INSTRUCTIONS FOR THE TASK →
Your task is to transcribe the entries below exactly, beginning with the line containing "Write the three.js" and ending with the final line, and to add nothing else.
-------------------------
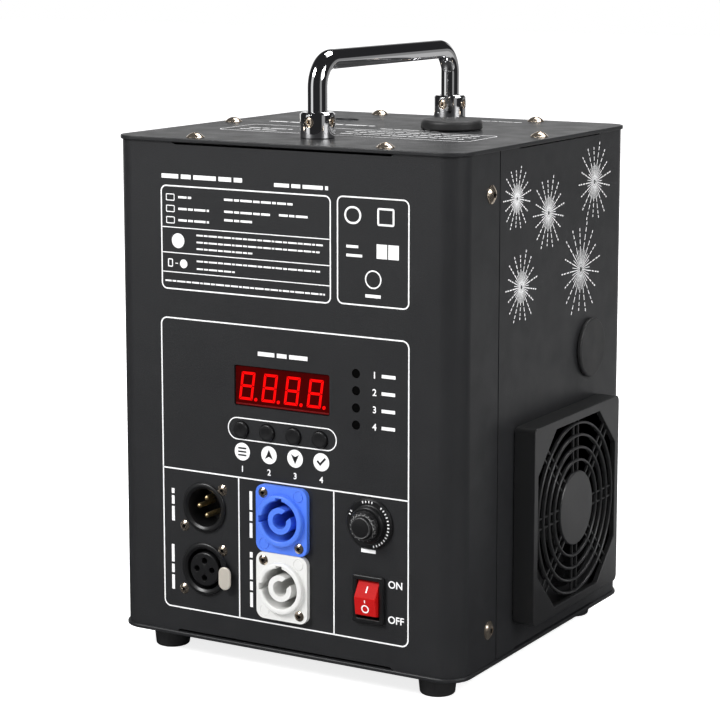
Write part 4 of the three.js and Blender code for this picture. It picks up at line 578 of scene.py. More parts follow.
def rear_shell():
    tools = []
    flanges = []
    for row in REAR_NOTCHES:
        tools += notches(*row)
        flanges += folds(*row)
    tools.append(wall_hole(disc(FAN_BORE, 96), "right", *FAN_PLACE))
    tools.append(wall_hole(disc(SIDE_PLUG_STEM + EASE), "right", *SIDE_PLUG))
    for i in range(VENT_COUNT):
        z = VENT_Z + (i - (VENT_COUNT - 1) / 2) * VENT_PITCH
        slot = rounded(*VENT_SIZE, VENT_SIZE[1] / 2 - 0.01, 6)
        tools.append(wall_hole(slot, "left", -RIGHT, VENT_LEFT_Y, z))
        tools.append(wall_hole(slot, "back", 0, -FRONT, z))
    tongues = []
    for side in (-1, 1):
        xs = sorted((side * (RIGHT - WALL - EASE), side * (RIGHT - 2 * WALL - EASE)))
        outline = rectangle(*xs, SEAM_Y - TONGUE, SEAM_Y + 5)
        tongues.append(prism(outline, CASE_LOW + FLANGE, CASE_HIGH - FLANGE))
    node = "rear_shell"
    sheet = prism(folded_outline(SEAM_Y + SEAM_GAP), CASE_LOW, CASE_HIGH)
    part(f"{node}_walls", sheet, PAINT, node=node, tools=tools, edge=SHEET_EDGE)
    for name, shapes in (("flanges", flanges), ("tongues", tongues)):
        part(f"{node}_{name}", joined(*shapes), PAINT, node=node, edge=SHEET_EDGE)


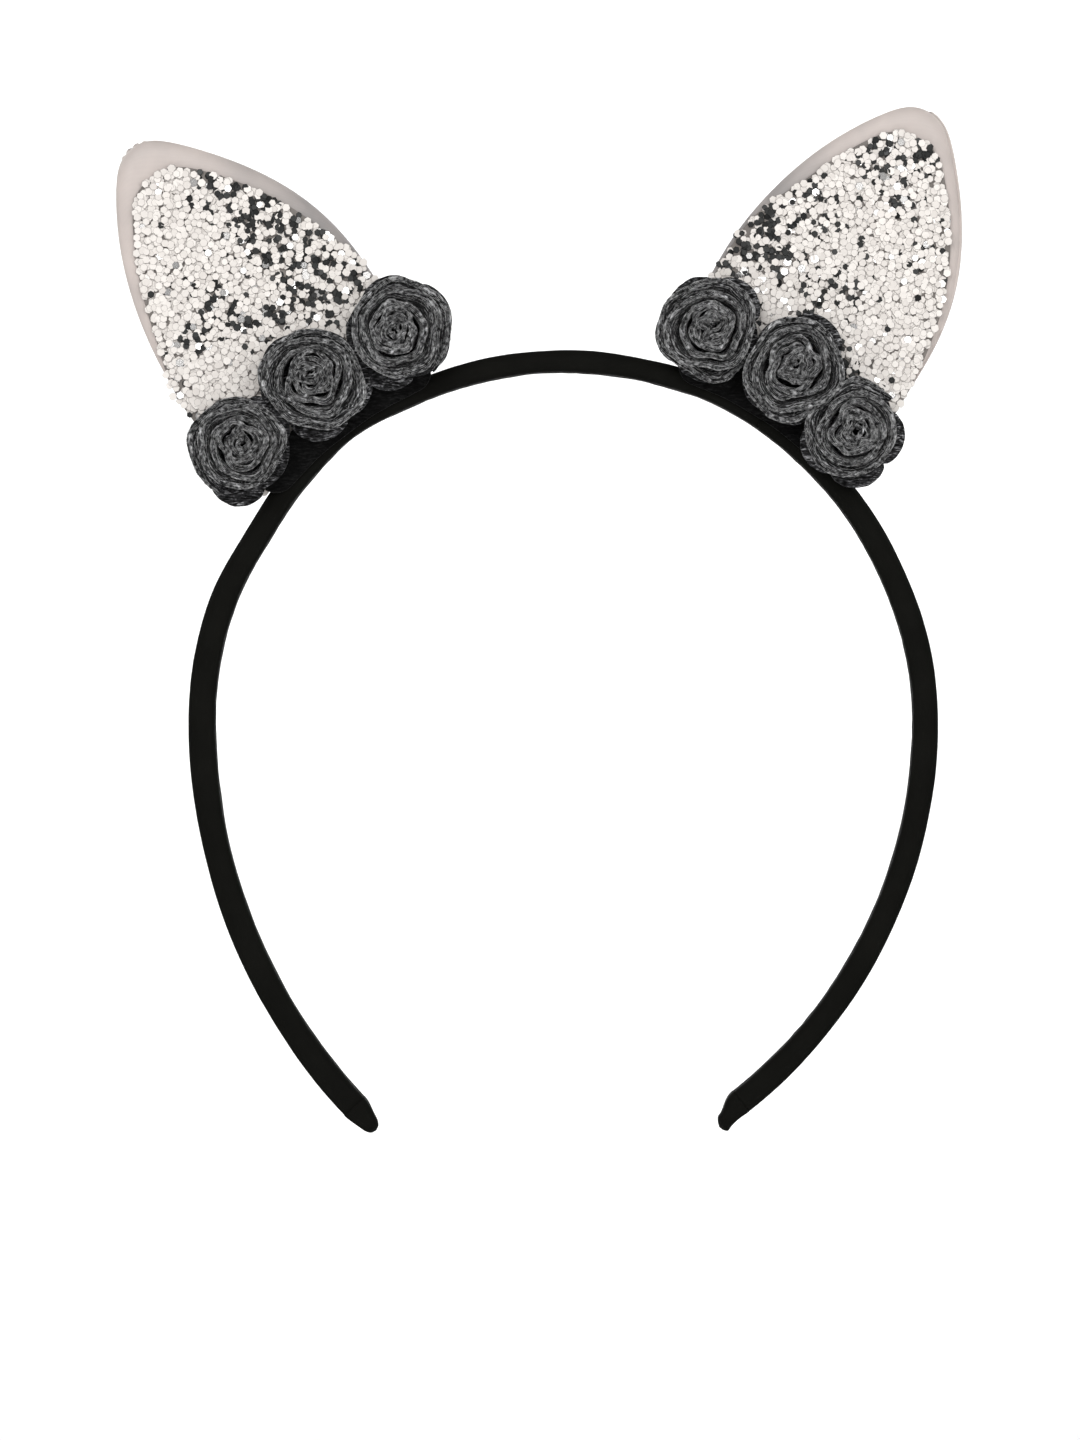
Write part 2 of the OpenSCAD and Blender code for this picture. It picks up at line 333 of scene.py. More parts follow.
def felt(name, dark, middle, light, uv_map=None):
    """Heather felt: fine fibres, some light and some dark, which follow a strip's length."""
    shader = Shader(name, Roughness=0.95, Sheen_Weight=0.08, Sheen_Roughness=0.5,
                    Specular_IOR_Level=0.05)
    turns = ((15, 40, 70), (80, 10, 25), (45, 75, 130), (120, 20, 95))
    if uv_map:
        shader.along(uv_map)
        turns = ((0, 0, 5), (0, 0, -14), (0, 0, 24), (0, 0, -48))
    shader.curl(3 * MM, 0.5 * MM)
    layers = [shader.range(shader.noise(0.27 * MM, 0.0, turn, (0.14, 1, 1)), 0, 1, 0.52, 0.78)
              for turn in turns]
    fibres = layers[0]
    for layer in layers[1:]:
        fibres = shader.math("MAXIMUM", fibres, layer)
    patches = shader.noise(1.4 * MM, 2, (30, 50, 0), (0.4, 1, 1))
    specks = shader.noise(0.34 * MM, 2, (0, 0, 0), (0.45, 1, 1), 0.7)
    fibres = shader.math("MULTIPLY", fibres, shader.range(patches, 0.5, 1, 0.35, 0.6))
    tone = shader.math("ADD", shader.math("MULTIPLY", fibres, 0.45),
                       shader.math("MULTIPLY", specks, 0.9))
    shader.feed("Base Color", shader.ramp(shader.range(tone, 0, 1, 0.45, 1.0),
                                          (0, dark), (0.5, middle), (1, light)))
    rough = shader.bump(patches, 0.12 * MM)
    shader.feed("Normal", shader.bump(tone, 0.1 * MM, rough))
    return shader.material


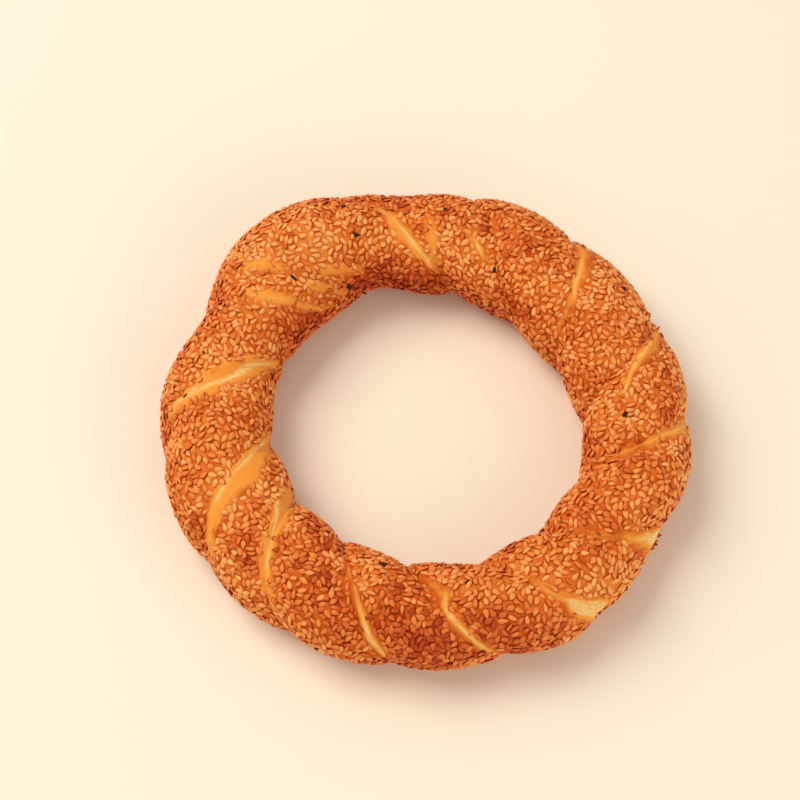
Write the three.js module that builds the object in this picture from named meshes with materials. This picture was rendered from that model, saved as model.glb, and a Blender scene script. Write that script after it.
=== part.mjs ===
-------------------------
TASK SOLUTION →
Write the three.js module that builds the object in this picture from named meshes with materials. This picture was rendered from that model, saved as model.glb, and a Blender scene script. Write that script after it.
=== part.mjs ===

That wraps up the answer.